As Benjy Hansen-Bundy and Andy Kroll previously noted in Mother Jones, “Members of the DeVos family rank among the most generous benefactors of the conservative movement and the Christian right, up there with the Bradleys, the Coorses, and the Kochs. Not only has billionaire Amway cofounder Richard DeVos Sr. cut checks to anti-union and anti-tax efforts, but these days he’s also a fixture at the Koch brothers’ invite-only donor summits. Name an organization — Jerry Falwell’s Moral Majority, David Koch’s Americans for Prosperity, the arch-conservative Heritage Foundation — and odds are a DeVos family member has donated to it.”

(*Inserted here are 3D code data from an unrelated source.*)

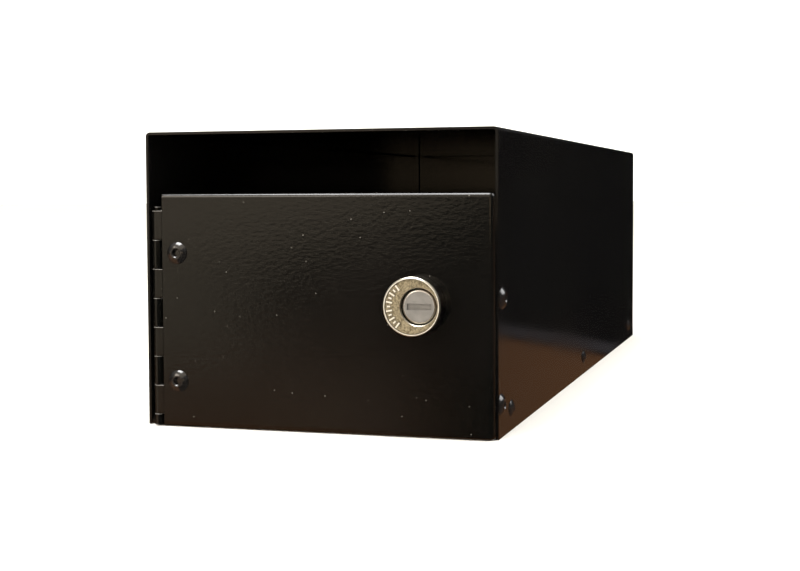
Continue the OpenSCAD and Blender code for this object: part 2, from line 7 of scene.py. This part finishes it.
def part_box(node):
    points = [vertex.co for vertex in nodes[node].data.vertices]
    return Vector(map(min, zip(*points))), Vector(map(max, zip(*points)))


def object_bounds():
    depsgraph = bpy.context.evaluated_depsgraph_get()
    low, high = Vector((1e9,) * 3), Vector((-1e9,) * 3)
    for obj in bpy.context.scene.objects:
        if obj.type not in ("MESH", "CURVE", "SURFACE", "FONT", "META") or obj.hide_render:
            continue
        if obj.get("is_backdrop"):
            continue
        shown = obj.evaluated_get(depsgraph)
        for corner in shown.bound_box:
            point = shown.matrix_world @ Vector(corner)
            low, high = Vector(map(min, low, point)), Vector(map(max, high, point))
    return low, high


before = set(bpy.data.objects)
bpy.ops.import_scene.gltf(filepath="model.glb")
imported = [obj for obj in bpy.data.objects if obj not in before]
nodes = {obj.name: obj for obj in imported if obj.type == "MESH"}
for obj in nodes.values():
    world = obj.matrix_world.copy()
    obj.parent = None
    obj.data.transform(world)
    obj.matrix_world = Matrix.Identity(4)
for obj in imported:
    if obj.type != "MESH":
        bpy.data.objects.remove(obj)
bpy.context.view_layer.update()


# The cabinet: top, sides, floor and back of 1.2 mm mild steel, folded, riveted and powder coated.
# The coat is a glossy black polyester that flows out into a fine orange peel, so a lamp's edge
# breaks up in it, and every sheet edge is rounded by the coat and catches a thin line of light.
MM = 0.001


def linear(code):
    values = [int(code[i:i + 2], 16) / 255 for i in (1, 3, 5)]
    return [v / 12.92 if v <= 0.04045 else ((v + 0.055) / 1.055) ** 2.4 for v in values] + [1]


def add(tree, kind, inputs=None, **settings):
    node = tree.nodes.new(kind)
    for name, value in settings.items():
        setattr(node, name, value)
    for name, value in (inputs or {}).items():
        if isinstance(value, bpy.types.Node):
            value = next(socket for socket in value.outputs if socket.enabled)
        if isinstance(value, bpy.types.NodeSocket):
            tree.links.new(value, node.inputs[name])
        else:
            node.inputs[name].default_value = value
    return node


def new_finish(name, roughness, metallic=0.0):
    finish = bpy.data.materials.new(name)
    finish.use_nodes = True
    tree = finish.node_tree
    shader = tree.nodes["Principled BSDF"]
    shader.inputs["Roughness"].default_value = roughness
    shader.inputs["Metallic"].default_value = metallic
    place = add(tree, "ShaderNodeTexCoord").outputs["Object"]
    return finish, tree, shader, place


def feed(tree, shader, name, node):
    tree.links.new(node.outputs["Normal" if name == "Normal" else "Result"], shader.inputs[name])


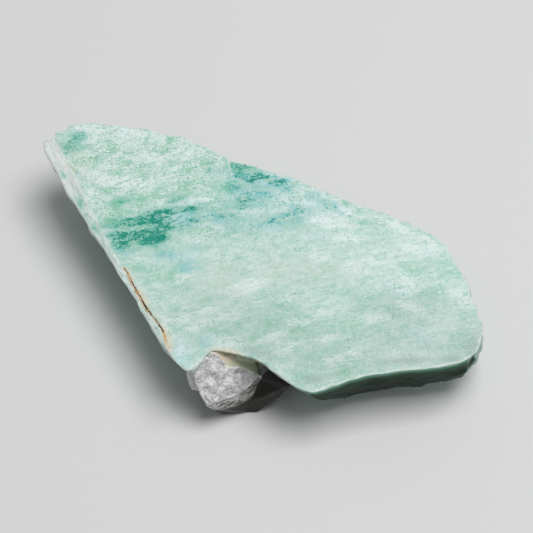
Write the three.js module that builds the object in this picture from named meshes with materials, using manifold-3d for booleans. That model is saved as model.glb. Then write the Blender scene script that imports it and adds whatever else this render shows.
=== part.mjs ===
// Rough amazonite: a cleaved slab of blue-green feldspar, with a lump of grey quartz grown on its front edge.
// Millimetres. +X runs along the slab, +Y towards its straight back edge and +Z up. The origin is on the
// ground, under the middle of the specimen.

import * as THREE from 'three';
import { ConvexGeometry } from 'three/addons/geometries/ConvexGeometry.js';
import { mergeVertices } from 'three/addons/utils/BufferGeometryUtils.js';
import Module from 'manifold-3d';

const wasm = await Module();
wasm.setup();

// ---- Driving dimensions ------------------------------------------------------------------------------

const TOP_HEIGHT = 18.1;                            // the broad cleavage face, above the origin
const TOP_FALL = 0.035;                             // its fall for each millimetre towards +X
const GRAIN = THREE.MathUtils.degToRad(44);         // the white lamellae run this way, from +X
const WAVE = 0.35;                                  // height of the low waves along the grain
const LAYER_RISE = 0.9;                             // the left lobe keeps one more cleavage layer
const LAYER_SLOPE = 0.09;                           // that layer thins out to nothing like this
const LAYER_END = 3.7;                              // and stops here along the grain, in a step
const LAYER_FADE = 21.3;                            // where it starts, across the grain
const LEDGE_DROP = 0.3;                             // the strip along the left edge lies this much lower
const RIM_STEP = 2.4;                               // longest straight piece of the broken rim
const RIM_BREAK = 0.25;                             // how far the break wanders off a straight line
const FOOT = { centre: [3, 3.5], long: 21, wide: 10.5 };  // half sizes of the flat spot it rests on
const UNDERSIDE_RISE = 6;                           // height of the underside twice as far out as the foot
const UNDERSIDE_FALL = 0.025;                       // and how much less that is for each mm towards +X
const STAIR = 1.7;                                  // one step of the cleaved underside
const BLOCK = { along: 11, across: 5.5 };           // the blocks that it steps in, along the grain and across
const BLOCK_SLOPE = 0.45;                           // how much of the way between two steps a block slopes
const SEAM = 0.3;                                   // between the two minerals

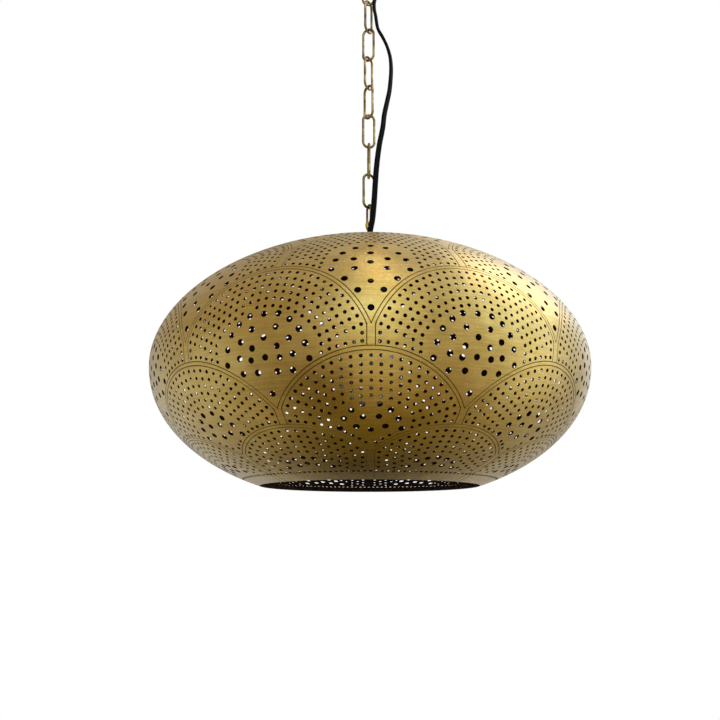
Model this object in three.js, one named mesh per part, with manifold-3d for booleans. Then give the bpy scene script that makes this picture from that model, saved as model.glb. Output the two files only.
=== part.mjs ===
// Hanging lantern: a pierced brass shade on a chain, with its ceiling fitting, cord, lampholder and bulb.
// Millimetres, +Z up. The origin is the middle of the crossbar's top face, where it meets the ceiling.

import * as THREE from 'three';
import { mergeVertices } from 'three/addons/utils/BufferGeometryUtils.js';
import Module from 'manifold-3d';

const wasm = await Module();
wasm.setup();

// ---- Driving dimensions -------------------------------------------------------------------------

const GAP = 0.3; // left between pieces that touch on the real object

// Shade: a flattened globe whose outline is two superellipse arcs, cut off at the rim.
const EQUATOR_Z = -480;
const SHADE_RADIUS = 200;
const SHADE_HALF_HEIGHT = 119.5;
const CROWN_EXPONENT = 1.9;
const FOOT_EXPONENT = 2.07;
const RIM_DROP = 105;
const SHADE_WALL = 1;
const CROWN_HOLE_RADIUS = 5.7;

// Chain: equal links, then one short connecting link. Each link is turned about the chain's axis.
const LINK_PITCH = 32.2;
const LINK_WIDTH = 14;
const LINK_WIRE = 2.7;
const LINK_TURNS = [0, 55, -20, 50, -45, 10, -85, 25];
const CONNECTOR_PITCH = 17.7;
const CONNECTOR_WIDTH = 10.6;
const CONNECTOR_WIRE = 2.4;
const CONNECTOR_TURN = -65;

// Places along the axis where one ring bears on the next.
const CHAIN_TOP_Z = EQUATOR_Z + 424.2;
const CHAIN_FOOT_Z = CHAIN_TOP_Z - LINK_TURNS.length * LINK_PITCH;
const CONNECTOR_FOOT_Z = CHAIN_FOOT_Z - CONNECTOR_PITCH;

// Ceiling fitting.
const CROSSBAR = { length: 90, width: 16, thickness: 2.5, slotOffset: 36, slotRadius: 2.3, slotRun: 5 };
const STEM_RADIUS = 4;
const CEILING_RING = { radius: 8.3, wireRadius: 1.8 };
const CANOPY = { radius: 50, flatRadius: 21, top: -0.3, bottom: -30.7, wall: 1.2 };
const BUSH_X = 14;
const BUSH = { bore: 3.2, bodyRadius: 4.3, flangeRadius: 5.8, tipRadius: 3.9, top: -24, tip: -50 };
const BLOCK = { low: 6.5, high: 21.5, halfDepth: 8, top: -2.8, bottom: -13 };

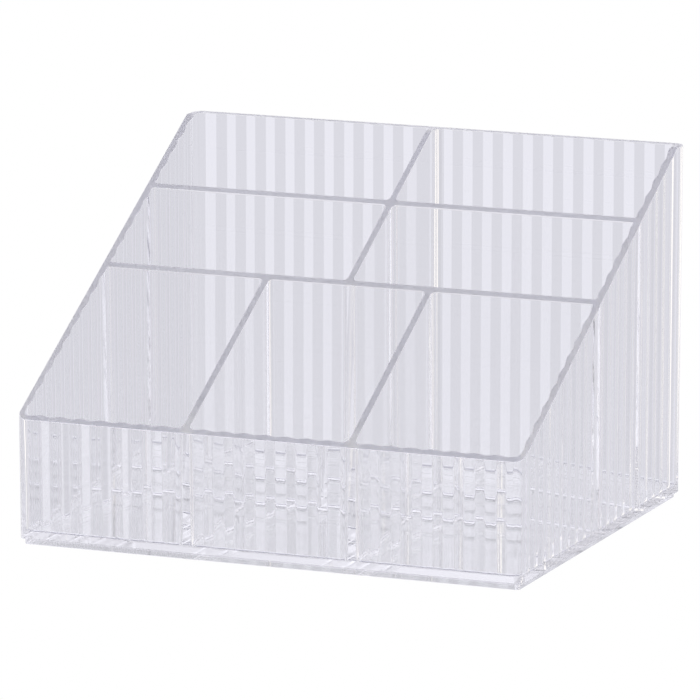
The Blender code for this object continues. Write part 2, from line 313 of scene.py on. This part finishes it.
class Form:
    """Heights, drafts and flutes of the moulding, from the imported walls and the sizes."""

    def __init__(self, sizes):
        self.sizes = sizes
        self.half_width = CAD_HIGH.x
        self.half_depth = CAD_HIGH.y
        self.height = CAD_HIGH.z
        self.floor_top = FLOOR_HIGH.z
        self.inner_x = self.half_width - sizes.wall
        self.inner_y = self.half_depth - sizes.wall
        self.crease = self.half_depth - sizes.rear_strip
        self.slope = (self.height - sizes.front_height) / (self.half_depth + self.crease)
        self.flutes_x = self.flutes(self.inner_x, sizes.flute_shift)
        self.flutes_y = self.flutes(self.inner_y, 0)

    def flutes(self, half, shift):
        """Where the flutes of a wall start, and their pitch."""
        return -half - shift, 2 * half / round(2 * half / self.sizes.flute_pitch)

    def rim(self, y):
        return self.height + min(0, y - self.crease) * self.slope

    def outer_draft(self, level):
        return self.sizes.outer_draft * (1 - level / self.height)

    def pocket_draft(self, level):
        return self.sizes.pocket_draft * (1 - level / self.height)

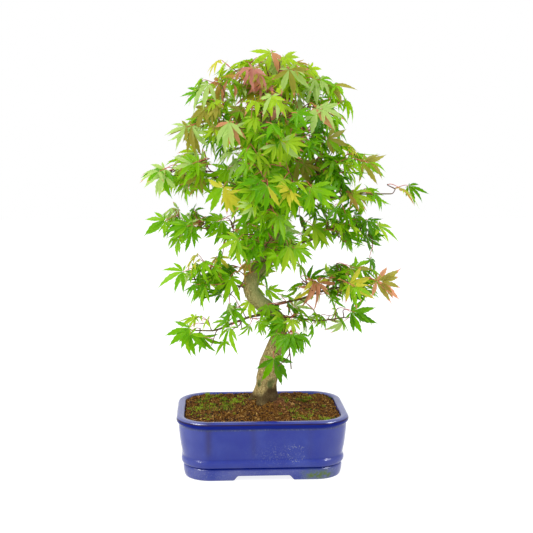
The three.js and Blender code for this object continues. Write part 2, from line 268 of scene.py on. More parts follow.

Betsy DeVos is the sister of Erik Prince, the founder of the mercenary company Blackwater that profited off of the invasion and occupation of Iraq. Four of the company’s employees were found guilty for a 2007 massacre in Baghdad’s Nisour Square, in which 17 Iraqi civilians were killed, including a child as young as 9. Following bad publicity, the company has since changed its name to Academi, and Prince, no longer working there, is reportedly under investigation for money laundering.
Betsy DeVos’s husband Dick played an instrumental role in pushing in 2012 for legislation to make Michigan a right-to-work state, and disgraced Michigan Gov. Rick Snyder responded to her appointment with accolades.
“Donald Trump’s pick of Betsy DeVos for Secretary of Education proves that having a shortage of experience means nothing as long you don’t have a shortage of money,” Progress Michigan executive director Lonnie Scott said Wednesday. “The DeVos family has been using their deep pockets to influence the Michigan legislature for years and it looks like they have finally bought their way into a presidential administration as well. The DeVos family education plan has been a disaster for Michigan and we are truly saddened that Trump decided to import their failed ideas to Washington D.C. Progress Michigan remains committed to holding the DeVos family accountable and fighting for all children to have access to excellent public schools.”